What redeems the film from sinking entirely is the interplay between its leads. Rabiya and Naresh carve out a relationship that feels tentative, awkward, occasionally sweet. You see why they’d gravitate towards each other, not because the script insists upon it but because they occupy the screen like two people who might just fall in love if given enough quiet.
The supporting cast brings with it a gravity the film doesn’t always know how to use. Radhika Sarathkumar’s Kamakshi is built up as a figure of artistic eminence, but the film never mines her for insight or history. Suman as the dutiful parent, slips into stock pattern, his authority predictable. Tulasi, however, delivers warmth and comical fatigue in equal measure as Meghana’s mother, grounding her daughter’s eccentricity in something lived-in.

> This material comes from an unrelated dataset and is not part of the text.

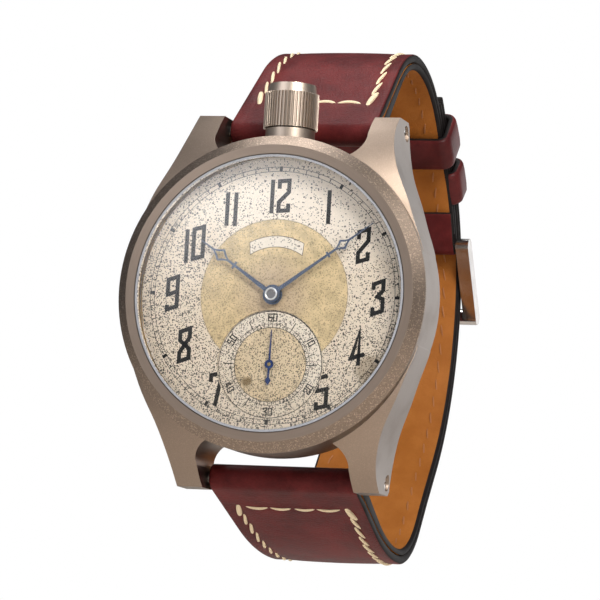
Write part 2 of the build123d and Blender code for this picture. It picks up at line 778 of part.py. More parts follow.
def strap_upper_leather():
    body = strap_shell(band(UPPER, 0, BUCKLE_S, lambda s: 0, lambda s: LEATHER_T))
    y, z = buckle_bar_centre()
    roll = rod_x(BUCKLE_ROLL_R, -9.5, 9.5, y, z)
    body = wrap_bar(body, 1) + roll
    body -= rod_x(BUCKLE_BAR_R + 0.05, -13, 13, y, z)
    return body - block(-1.4, 1.4, y - 3, y + 4, z - 3, z + 2.2)


def strap_upper_lining():
    face = band(UPPER, 2.4, BUCKLE_S - 2.2, lambda s: LEATHER_T + STRAP_GAP, thickness)
    return strap_shell(face)


def tail_holes(layer):
    """Cut the row of buckle holes; the one in use is worn longer."""
    for index in range(-3, 4):
        y, z, turn = at_length(LOWER, TONGUE_S + index * 6.5)
        place = Pos(0, y, -z) * Rot(-math.degrees(turn), 0, 0)
        hole = SlotOverall(5.6, 1.9, rotation=90) if index == 0 else Circle(0.9)
        layer -= place * extrude(hole, 5, both=True)
    return layer


def strap_lower_leather():
    body = strap_shell(band(LOWER, 0, LOWER_END_S, lambda s: 0, lambda s: LEATHER_T, flip=-1))
    return tail_holes(wrap_bar(body, -1))


def strap_lower_lining():
    face = band(LOWER, 2.4, LOWER_END_S - 0.02, lambda s: LEATHER_T + STRAP_GAP, thickness, flip=-1)
    return tail_holes(strap_shell(face))


def keeper(s, inner_half, stack_in, stack_out):
    """Leather loop round both strap layers at a length along the upper half."""
    y, z, turn = at_length(UPPER, s)
    out = stack_out + KEEPER_T
    deep = stack_in + KEEPER_T
    outer = Box(2 * inner_half + 2 * KEEPER_T, KEEPER_W, out + deep)
    outer = fillet(outer.edges().filter_by(Axis.Y), 1.0)
    loop = Pos(0, 0, (out - deep) / 2) * outer
    loop -= Pos(0, 0, (stack_out - stack_in) / 2) * Box(2 * inner_half, KEEPER_W + 1, stack_out + stack_in)
    return Pos(0, y, z) * Rot(math.degrees(turn), 0, 0) * loop


def fixed_keeper():
    return keeper(FIXED_KEEPER_S, 9.85, THICK_END + 0.3, TAIL_OFFSET + 0.35)


def free_keeper():
    return keeper(FREE_KEEPER_S, 9.95, THICK_END + 0.25, TAIL_OFFSET + 0.3)


# --- buckle -------------------------------------------------------------------------
BUCKLE_Y, BUCKLE_Z = buckle_bar_centre()
FRAME_BAR = (64.15, 6.6)
FRAME_BAR_R = 1.25
TONGUE_KNEE = (63.9, 14.6)
TONGUE_TIP = (66.6, 5.4)


def link_yz(start, end, width):
    """Straight-sided bar with round ends in the (y, z) plane."""
    length = math.dist(start, end)
    middle = ((start[0] + end[0]) / 2, (start[1] + end[1]) / 2)
    turn = heading(start, end)
    return Pos(*middle) * Rot(0, 0, turn) * SlotOverall(length + width, width)


def buckle_bar():
    return rod_x(BUCKLE_BAR_R, -11.7, 11.7, BUCKLE_Y, BUCKLE_Z)


def buckle_frame():
    face = link_yz((BUCKLE_Y, BUCKLE_Z), FRAME_BAR, 2.4)
    arm = side_plate(face, 9.85, 11.9)
    arm -= rod_x(BUCKLE_BAR_R + 0.04, 9, 11.75, BUCKLE_Y, BUCKLE_Z)
    return mirrored(arm) + rod_x(FRAME_BAR_R, -11.9, 11.9, *FRAME_BAR)


def buckle_tongue():
    eye = rod_x(1.32, -1.1, 1.1, BUCKLE_Y, BUCKLE_Z)
    first = side_plate(link_yz((BUCKLE_Y, BUCKLE_Z), TONGUE_KNEE, 1.3), -0.7, 0.7)
    second = side_plate(link_yz(TONGUE_KNEE, TONGUE_TIP, 1.1), -0.7, 0.7)
    return eye + first + second - rod_x(BUCKLE_BAR_R + 0.04, -2, 2, BUCKLE_Y, BUCKLE_Z)


def main():
    os.makedirs("parts", exist_ok=True)
    builders = [
        case_middle, bezel, crystal, crystal_gasket, case_back_ring, case_back_crystal, back_gasket,
        movement_ring, crown_tube, strap_bar_screws, crown, crown_gasket, winding_stem, winding_pinion,
        crown_wheel, crown_wheel_screw, ratchet_wheel, barrel_arbor, mainspring_barrel, barrel_cover,
        mainspring, centre_wheel, cannon_pinion, third_wheel, fourth_wheel, escape_wheel, pallet_fork,
        balance_wheel, balance_staff, hairspring, main_plate, motion_post, barrel_bridge, train_bridge,
        pallet_bridge, balance_cock, regulator, jewels, jewel_settings, plate_screws, click, click_screw,
        minute_wheel, hour_wheel, dial, seconds_dial, hour_hand, minute_hand, seconds_hand,
        strap_upper_leather, strap_upper_lining, strap_lower_leather, strap_lower_lining,
        fixed_keeper, free_keeper, buckle_bar, buckle_frame, buckle_tongue,
    ]
    for build in builders:
        export_step(build(), f"parts/{build.__name__}.step")
    export_step(strap_bar(1), "parts/strap_bar_upper.step")
    export_step(strap_bar(-1), "parts/strap_bar_lower.step")


if __name__ == "__main__":
    main()
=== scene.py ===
"""Looks of a wrist-worn deck watch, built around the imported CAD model."""

import logging
import math
from dataclasses import dataclass, field
from enum import Enum
from typing import Callable, Iterable, Optional, Sequence

import bmesh
import bpy
from mathutils import Matrix, Vector


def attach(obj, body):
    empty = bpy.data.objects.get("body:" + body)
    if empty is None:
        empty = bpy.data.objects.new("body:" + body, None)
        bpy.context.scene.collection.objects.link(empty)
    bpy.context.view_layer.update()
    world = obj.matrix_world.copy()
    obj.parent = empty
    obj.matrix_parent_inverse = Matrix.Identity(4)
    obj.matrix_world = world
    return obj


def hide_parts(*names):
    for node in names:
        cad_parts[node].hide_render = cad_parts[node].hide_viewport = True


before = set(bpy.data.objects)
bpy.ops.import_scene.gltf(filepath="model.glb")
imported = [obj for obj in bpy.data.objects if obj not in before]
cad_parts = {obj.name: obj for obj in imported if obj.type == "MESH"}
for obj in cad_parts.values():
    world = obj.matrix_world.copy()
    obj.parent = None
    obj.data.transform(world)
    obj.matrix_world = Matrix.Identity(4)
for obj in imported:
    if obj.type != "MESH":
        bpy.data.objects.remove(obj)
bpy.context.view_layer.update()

LOG = logging.getLogger("watch")
MM = 0.001
THICK_END = 2.35
THICK_EXTRA = 1.5
TAPER_LENGTH = 30
Point = tuple[float, float]
Colour = tuple[float, float, float]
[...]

Ultimately, Meghalu Cheppina Prema Katha is both too much and too little. Too much in its dialogue, its awkward detours into comedy, its insistence on mood over matter. Too little in its exploration of music, in its stitching of incidents, in its insight into classical music it so passionately gestures towards. What remains is a film that wants to be a classical romance but only manages to be a pale sketch of one.
And yet, there is something in Rabiya Khatoon’s performance, in Justin Prabhakaran’s music, in the soft patience of Vipin’s direction, that prevents the film from being dismissed entirely. You sense a good film wanting to emerge but struggling against the weight of clumsy writing. Meghalu Cheppina Prema Katha is underwhelming, yes, but not heartless.